For many philosophers the interests approach provides a philosophically powerful 
defence of the doctrine of human rights. It has the apparent advantage of appealing to 
human commonality, to those attributes we all share, and, in so doing, offers a relatively 
broad-based defence of the plethora of human rights considered by many to be 
fundamental and inalienable. The interests approach also provides for the possibility of 
resolving some of the potential disputes which can arise over the need to prioritise some 


human rights over others. One may do this, for example, by hierarchically ordering the 
corresponding interests identified as the specific object, or content, of each right. 
However, the interests approach is subject to some significant criticisms. 
Foremost amongst these is the necessary appeal interests’ theorists make to some account 
of human nature. The interests-approach is clearly operating with, at the very least, an 
implicit account of human nature. Appeals to human nature have, of course, proven to be 
highly controversial and typically resist achieving the degree of consensus required for 
establishing the legitimacy of any moral doctrine founded upon an account of human 
nature. For example, combining the appeal to fundamental interests with the aspiration of 
securing the conditions for each individual leading a minimally good life would be 
complicated by social and cultural diversity. Clearly, as the economic philosopher 
Amartya Sen (1999) has argued, the minimal conditions for a decent life are socially and 
culturally relative. Providing the conditions for leading a minimally good life for the 
residents of Greenwich Village would be significantly different to securing the same 
conditions for the residents of a shanty town in Southern Africa or South America. While 
the interests themselves may be ultimately identical, adequately protecting these interests 
will have to go beyond the mere specification of some purportedly general prerequisites 
for satisfying individuals’ fundamental interests. Other criticisms of the interests 
approach have focused upon the appeal to self-interest as providing a coherent basis for 
fully respecting the rights of all human beings. This approach is based upon the 
assumption that individuals occupy a condition of relatively equal vulnerability to one 
another. However, this is simply not the case. The model cannot adequately defend the 
claim that a self-interested agent must respect the interests of, for example, much less 
powerful or geographically distant individuals, if she wishes to secure her own interests. 

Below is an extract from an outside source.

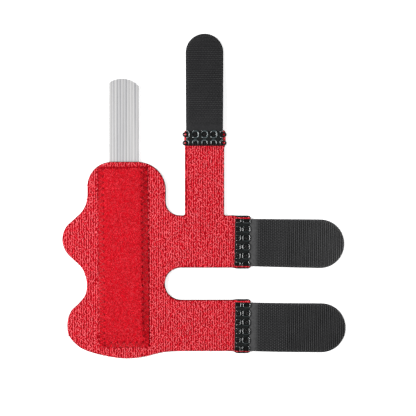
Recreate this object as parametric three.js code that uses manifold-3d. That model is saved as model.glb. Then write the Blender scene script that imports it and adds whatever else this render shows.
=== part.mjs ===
// A finger splint laid open and flat, in millimetres with +Z up.
// A knit wrap with three arms is backed by a lining. An aluminium stay slides in the pocket between the two,
// under a velour strip, and a hook tab is sewn on the end of each arm.
// The origin is on the resting face, at the middle of the strip's centreline. +Y points to the stay's tip.
import * as THREE from "three";
import { mergeVertices } from "three/addons/utils/BufferGeometryUtils.js";
import Module from "manifold-3d";

const wasm = await Module();
wasm.setup();

// Sheet thicknesses, and the air between sheets that lie on each other
const LINING_THICKNESS = 0.9;
const FACE_THICKNESS = 2.0;
const STRIP_THICKNESS = 1.1;
const TAPE_THICKNESS = 1.5;
const SHEET_GAP = 0.1;
const TAPE_GAP = 0.3;

// Aluminium stay
const STAY_LENGTH = 127;
const STAY_WIDTH = 15.2;
const STAY_THICKNESS = 1.5;
const STAY_EXPOSED = 43;
const STAY_END_RADIUS = 11.6;
const STAY_END_SHIFT = -1;
const RIB_COUNT = 10;
const RIB_HEIGHT = 0.12;

// Pocket of the stay: its air round the stay, and how far the cloth slopes down beside and beyond it
const POCKET_CLEARANCE = 0.2;
const POCKET_SLOPE = 4.8;
const POCKET_END_SLOPE = 11;

// Velour strip over the pocket
const STRIP_LENGTH = 93;
const STRIP_WIDTH = 25.4;
const STRIP_CORNER = 1.2;
const STRIP_TILT = 0.6;

// Wrap: distances from the strip's centreline across, and from the strip's ends along
const BODY_LEFT = 18.8;
const BODY_RIGHT = 21.4;
const TOP_MARGIN = 2.4;
const HEM_MARGIN = 5.9;
const LEFT_SHOULDER_RADIUS = 12.4;
const RIGHT_SHOULDER_RADIUS = 14.4;
const LOBE_REACH = 13;
const HEM_SAG = 3.8;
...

On these terms, why should a purely self-interested and over-weight individual in, say, 
Los Angeles or London, care for the interests of a starving individual in some distant and 
impoverished continent? In this instance, the starving person is not in a position to affect 
their overweight counterpart’s fundamental interests. The appeal to pure self-interest 
ultimately cannot provide a basis for securing the universal moral community at the heart 
of the doctrine of human rights. It cannot justify the claims of universal human rights. An 
even more philosophically oriented vein of criticism focuses upon the interests-based 
approach alleged neglect of constructive human agency as a fundamental component of 


morality generally. Put simply, the interests-based approach tends to construe our 
fundamental interests as pre-determinants of human moral agency. This can have the 
effect of subordinating the importance of the exercise of freedom as a principal moral 
ideal. One might seek to include freedom as a basic human interest, but freedom is not 
constitutive of our interests on this account. This particular concern lies at the heart of the 
so-called ‘will approach’ to human rights.